CARLOS MARÍN-BLÁZQUEZ,
«Ponte en su lugar», nos decían. Ponerse en el lugar del otro era la consigna infalible con que allá en nuestra niñez se nos aleccionaba cada vez que ofendíamos a alguien. «Ponte en su lugar, piensa en cómo se siente». También es el modo en que, en que a medida que maduramos, nos esforzamos por entender comportamientos a primera vista desconcertantes. Hacemos eso, tratamos de que nuestra mirada trascienda el dato concreto y se aplique a dilucidar las causas que lo explican. Ponerse en el lugar del otro es pues un ejercicio privativamente humano: un acto de la voluntad y un empeño de la imaginación. Es lo que impide que la convivencia se haga añicos a la mínima presión de las circunstancias. Es uno de los pilares que sostiene —o ha sostenido— ese ámbito tan delicado y complejo al que llamamos civilización.
La vida en sociedad trata del establecimiento de intereses compartidos, vínculos afectivos y canales de comunicación entre sus integrantes. Para entender al otro es necesario que exista un rasgo básico de identificación con él. Si el otro nos resulta por completo ajeno, si en su manera de conducirse o en el cariz de sus opiniones detectamos una cualidad de permanente extravagancia, puede que en un primer instante nos resulte pintoresco, divertido incluso, pero más tarde, a medida que esa tendencia hacia lo estrafalario se agrave y el número de personas que la comparten no deje de ir en aumento, lo que al principio nos parecía un elemento de feliz heterodoxia y de colorida originalidad se nos acabará revelando como una peligrosa amenaza.
En términos colectivos, una amenaza es aquello que pone en riesgo la cohesión que una sociedad necesita para que, más allá de la necesaria diversidad de quienes la forman, exista un punto de coincidencia acerca de la dirección en que todos se proponen avanzar. Es justamente la imposibilidad de establecer ese acuerdo lo que le da a la mayor parte de las sociedades europeas de hoy una apariencia de penoso estancamiento. No hay proyecto compartido y los líderes al servicio de la ideología dominante carecen de la entidad necesaria para impulsar nada; no hay objetivos que vayan más allá del mantenimiento de un bienestar material cuya continuidad parece cada vez más amenazada; no hay una autoridad con el vigor moral e intelectual necesarios para despertar a una población narcotizada —que confunde el arte de ordenar la vida en común con la descalificación injuriosa del que piensa de manera diferente— y plantar cara un poder que vive ensimismado en sus propios delirios. Y, sobre todo, no existe ya un lenguaje que nos permita comunicarnos.
Esto último es lo esencial: la desaparición de un idioma que nos vincule.

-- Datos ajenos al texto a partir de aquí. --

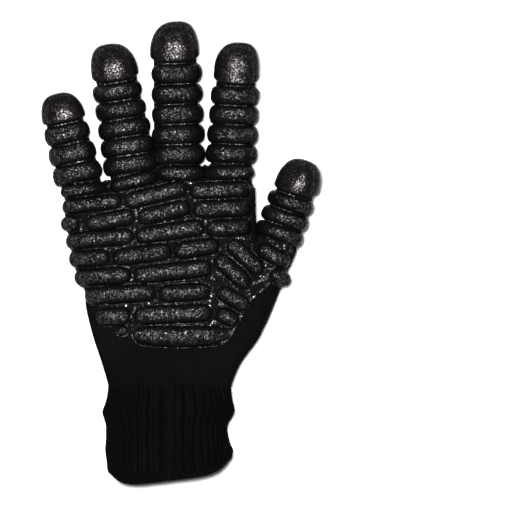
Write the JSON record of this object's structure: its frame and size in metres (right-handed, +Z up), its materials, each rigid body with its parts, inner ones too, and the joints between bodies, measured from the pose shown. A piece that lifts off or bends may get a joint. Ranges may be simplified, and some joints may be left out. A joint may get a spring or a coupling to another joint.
{
  "type": "anti vibration glove",
  "caption": "Knitted work glove for the right hand, palm up, with moulded rubber ribs on the fingers, rubber caps on the tips and raised rubber pads over the palm.",
  "frame": {"origin": "under the middle of the glove's box, on the surface that its back lies on", "axes": "+Z up out of the palm, +Y towards the fingertips, +X towards the thumb"},
  "size_m": [0.157, 0.264, 0.0319],
  "materials": {
    "hand_knit": "plain-knitted black yarn, matt",
    "cuff_knit": "ribbed elastic knit, matt black",
    "hem_knit": "overlocked hem, matt black",
    "rubber_skin": "thin crinkled rubber coating, slightly glossy",
    "moulded_rubber": "moulded rubber with a fine glinting grain"
  },
  "bodies": {
    "root": {"knit_hand": "hand_knit", "little_stall": "hand_knit", "ring_stall": "hand_knit", "middle_stall": "hand_knit", "index_stall": "hand_knit", "thumb_stall": "hand_knit", "rib_cuff": "cuff_knit", "cuff_hem": "hem_knit", "little_sleeve": "moulded_rubber", "little_cap": "moulded_rubber", "ring_sleeve": "moulded_rubber", "ring_cap": "moulded_rubber", "middle_sleeve": "moulded_rubber", "middle_cap": "moulded_rubber", "index_sleeve": "moulded_rubber", "index_cap": "moulded_rubber", "thumb_sleeve": "moulded_rubber", "thumb_cap": "moulded_rubber", "palm_skin": "rubber_skin", "palm_pad_0_1": "moulded_rubber", "palm_pad_0_2": "moulded_rubber", "palm_pad_0_3": "moulded_rubber", "palm_pad_0_4": "moulded_rubber", "palm_pad_1_1": "moulded_rubber", "palm_pad_1_2": "moulded_rubber", "palm_pad_1_3": "moulded_rubber", "palm_pad_2_1": "moulded_rubber", "palm_pad_2_2": "moulded_rubber", "palm_pad_2_3": "moulded_rubber", "palm_pad_2_4": "moulded_rubber", "palm_pad_3_1": "moulded_rubber", "palm_pad_3_2": "moulded_rubber", "palm_pad_3_3": "moulded_rubber", "palm_pad_4_1": "moulded_rubber", "palm_pad_4_2": "moulded_rubber", "palm_pad_4_3": "moulded_rubber", "palm_pad_5_1": "moulded_rubber", "palm_pad_5_2": "moulded_rubber", "palm_pad_6_1": "moulded_rubber", "palm_pad_6_2": "moulded_rubber", "palm_pad_7_1": "moulded_rubber", "palm_pad_7_2": "moulded_rubber", "palm_pad_8_1": "moulded_rubber", "palm_pad_8_2": "moulded_rubber", "thumb_pad_1": "moulded_rubber", "thumb_pad_2": "moulded_rubber", "thumb_pad_3": "moulded_rubber", "thumb_pad_4": "moulded_rubber", "thumb_pad_5": "moulded_rubber", "thumb_pad_6": "moulded_rubber"}
  },
  "joints": []
}
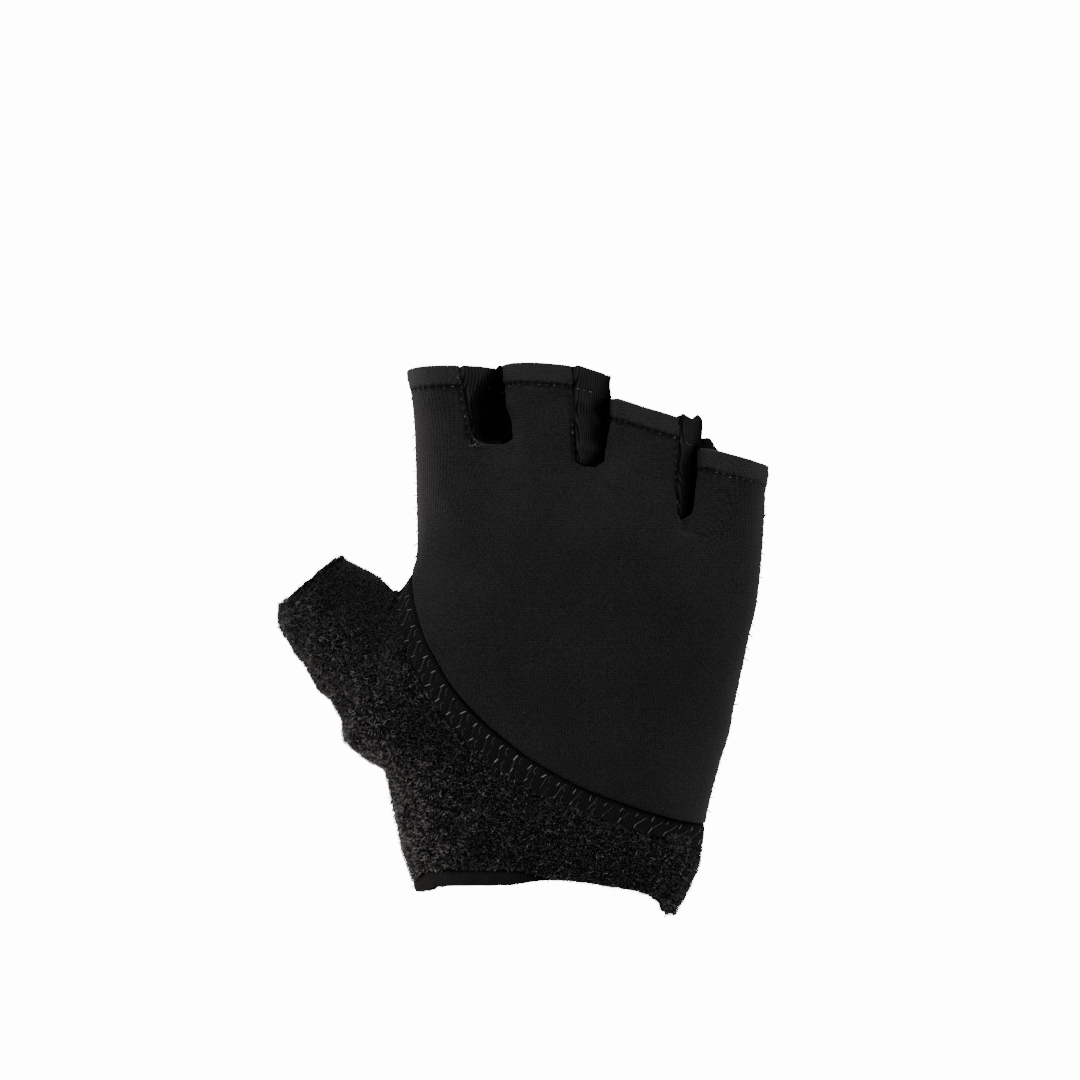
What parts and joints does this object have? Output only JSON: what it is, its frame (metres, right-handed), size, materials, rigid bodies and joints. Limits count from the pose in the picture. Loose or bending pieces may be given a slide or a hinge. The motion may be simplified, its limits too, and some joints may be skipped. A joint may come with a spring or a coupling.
{
  "type": "fingerless grip glove",
  "caption": "Fingerless right-hand grip glove: smooth stretch back and palm, pile thumb sleeve and cuff, and a closing strap across the inside of the wrist.",
  "frame": {"origin": "middle of the wrist opening, where the wrist leaves the glove", "axes": "+Z along the fingers, -Y out of the back of the hand, -X towards the thumb"},
  "size_m": [0.1116, 0.0425, 0.1242],
  "materials": {
    "smooth_knit": "matt black scuba knit with fine vertical wales",
    "ribbed_gusset": "black knit with fine ribs",
    "ribbed_band": "black ribbed tape under two rows of stitches",
    "loop_pile": "brushed black loop pile",
    "hook_tape": "black hook tape"
  },
  "bodies": {
    "root": {"back_panel": "smooth_knit", "palm_panel": "smooth_knit", "fourchette_index_middle": "ribbed_gusset", "fourchette_middle_ring": "ribbed_gusset", "fourchette_ring_little": "ribbed_gusset", "seam_band": "ribbed_band", "thumb_cuff_panel": "loop_pile", "wrist_binding": "smooth_knit", "wrist_strap": "loop_pile", "hook_tab": "hook_tape"}
  },
  "joints": []
}
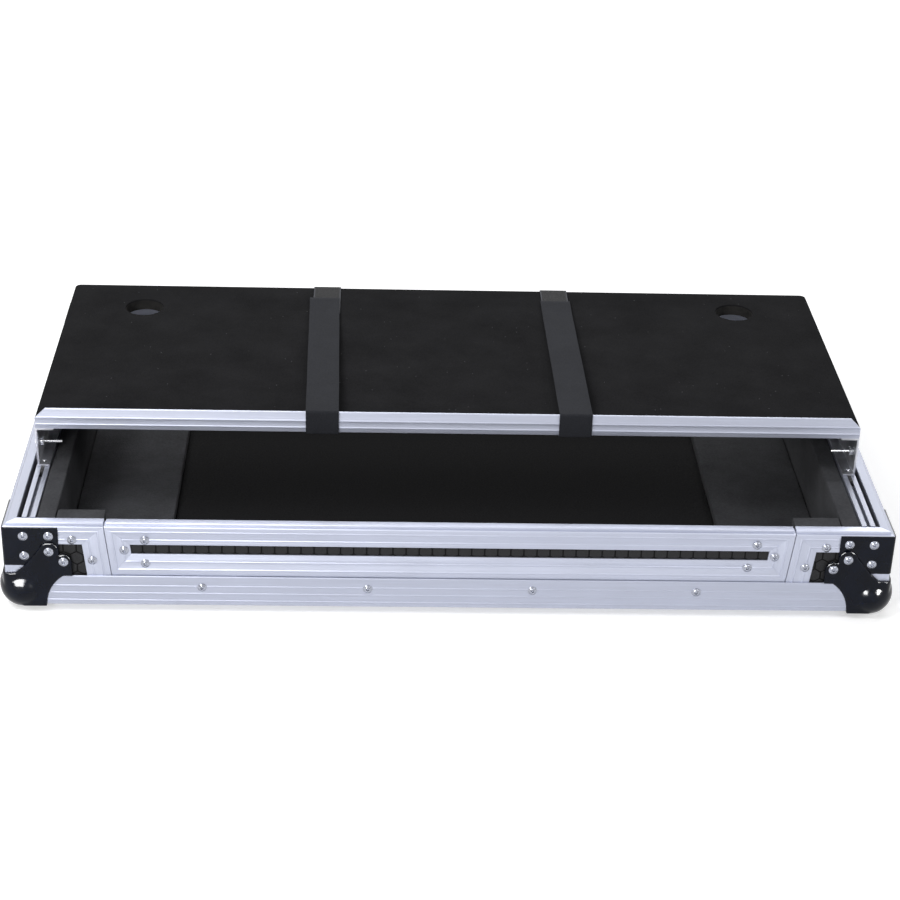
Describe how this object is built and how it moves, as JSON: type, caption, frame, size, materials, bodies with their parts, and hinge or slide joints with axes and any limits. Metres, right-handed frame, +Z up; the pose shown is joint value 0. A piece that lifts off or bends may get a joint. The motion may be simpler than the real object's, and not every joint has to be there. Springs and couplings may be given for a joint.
{
  "type": "dj controller flight case",
  "caption": "Open flight case tray with foam lining, ball corners, a lift-out front panel and a sliding laptop shelf on rails.",
  "frame": {"origin": "middle of the case in plan, on the surface that the ball corners stand on", "axes": "+X along the front to the right, +Y from the front to the rear, +Z up"},
  "size_m": [0.816, 0.496, 0.1539],
  "materials": {
    "laminated_plywood": "black textured laminate",
    "aluminium_extrusion": "satin",
    "aluminium_sheet": "polished",
    "black_steel": "gloss",
    "aluminium_rivet": "satin",
    "bare_plywood": "raw",
    "grey_foam": "matte",
    "black_mat": "matte",
    "black_plywood": "painted",
    "black_felt": "felt",
    "zinc_steel": "zinc plated",
    "black_nylon": "matte",
    "hook_tape": "hook tape",
    "black_webbing": "smooth webbing"
  },
  "bodies": {
    "tray": {"floor_panel": "laminated_plywood", "front_wall": "laminated_plywood", "rear_wall": "laminated_plywood", "left_side_wall": "laminated_plywood", "right_side_wall": "laminated_plywood", "left_rim": "aluminium_extrusion", "right_rim": "aluminium_extrusion", "rear_rim": "aluminium_extrusion", "front_left_rim": "aluminium_extrusion", "front_right_rim": "aluminium_extrusion", "front_bottom_angle": "aluminium_extrusion", "rear_bottom_angle": "aluminium_extrusion", "left_bottom_angle": "aluminium_extrusion", "right_bottom_angle": "aluminium_extrusion", "corner_posts": "aluminium_extrusion", "left_front_upright": "aluminium_extrusion", "right_front_upright": "aluminium_extrusion", "front_left_ball_corner": "black_steel", "front_right_ball_corner": "black_steel", "rear_left_ball_corner": "black_steel", "rear_right_ball_corner": "black_steel", "front_left_brace": "black_steel", "front_right_brace": "black_steel", "rear_left_brace": "black_steel", "rear_right_brace": "black_steel", "edge_rivets": "aluminium_rivet", "brace_rivets": "aluminium_rivet", "ball_corner_rivets": "aluminium_rivet", "left_rail_support": "bare_plywood", "right_rail_support": "bare_plywood", "left_glide_rail": "aluminium_extrusion", "right_glide_rail": "aluminium_extrusion", "left_foam": "grey_foam", "right_foam": "grey_foam", "rear_foam": "grey_foam", "front_left_foam": "grey_foam", "front_right_foam": "grey_foam", "floor_mat": "black_mat", "left_foam_block": "grey_foam", "right_foam_block": "grey_foam"},
    "front_panel": {"panel_board": "laminated_plywood", "panel_top_rail": "aluminium_extrusion", "panel_bottom_rail": "aluminium_extrusion", "panel_left_end": "aluminium_extrusion", "panel_right_end": "aluminium_extrusion", "panel_rivets": "aluminium_rivet"},
    "glide_shelf": {"shelf_board": "black_plywood", "shelf_felt": "black_felt", "shelf_trim": "aluminium_extrusion", "left_bracket": "aluminium_sheet", "right_bracket": "aluminium_sheet", "shelf_screws": "zinc_steel", "slider_shoes": "black_nylon", "stop_screws": "zinc_steel", "stop_nuts": "zinc_steel", "left_hook_tape": "hook_tape", "right_hook_tape": "hook_tape", "left_strap": "black_webbing", "right_strap": "black_webbing"}
  },
  "joints": [
    {"name": "shelf_glide", "type": "slide", "parent": "tray", "child": "glide_shelf", "axis": [0, 1, 0], "range_m": [-0.08, 0.08]},
    {"name": "panel_lift", "type": "slide", "parent": "tray", "child": "front_panel", "axis": [0, 0, 1], "range_m": [0, 0.12]}
  ]
}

Es seguramente el suceso que está en el origen de la agonía en que nos vamos precipitando por el sumidero de la historia. Se trata, además, de un fenómeno auspiciado por nuestra clase gobernante. Hubo un tiempo en que el poder, en la medida en que era percibido como custodio de una visión unitaria de las cosas, disfrutaba del prestigio que se otorga a quien vela por que ciertos términos conserven su significación original. Pero ahora sucede lo contrario. Una élite degradada y envilecida ha comprendido que para asegurarse la perpetuación de sus privilegios debe dedicarse a levantar un muro de incomunicación entre los ciudadanos. Por eso vemos cómo proliferan fenómenos que hasta hace muy poco nos hubieran resultado inimaginables. Años atrás, un conservador genuino y un marxista ortodoxo confrontaban sus puntos de vista porque compartían unos fundamentos elementales acerca de la realidad constitutiva del mundo. Uno y otro podían comprender —que no necesariamente compartir— el parecer del que tenían enfrente. Pero hoy el adversario ideológico habla un idioma distinto por completo al nuestro y eso provoca que resulte imposible ponerse en su lugar. Cree que el lenguaje sirve para cambiar la naturaleza de las cosas y adaptarlas a su visión voluntarista y más o menos delirante de cómo tiene que ser el mundo. Y ahí se acaba toda tentativa de discusión razonable. Si lo que términos esenciales para el futuro de nuestra sociedad como «educación», «inmigración», «cultura», «nación» o hasta «hombre y mujer» se encuentran en el vértice de un cuestionamiento permanente es que la sociedad, tal y como la hemos conocido hasta la fecha, está en trance de disolución. Todo lo que podemos hacer es mantenernos fieles a la verdad primigenia de las cosas. Defender que las palabras, limpias del cieno de las adulteraciones, son el vínculo imprescindible que nos une a la realidad. Y denunciar la ínfima catadura de esa caterva de sofistas que, parafraseando a Alasdair MacIntyre, han convertido la convivencia diaria en una guerra civil continuada por otros medios.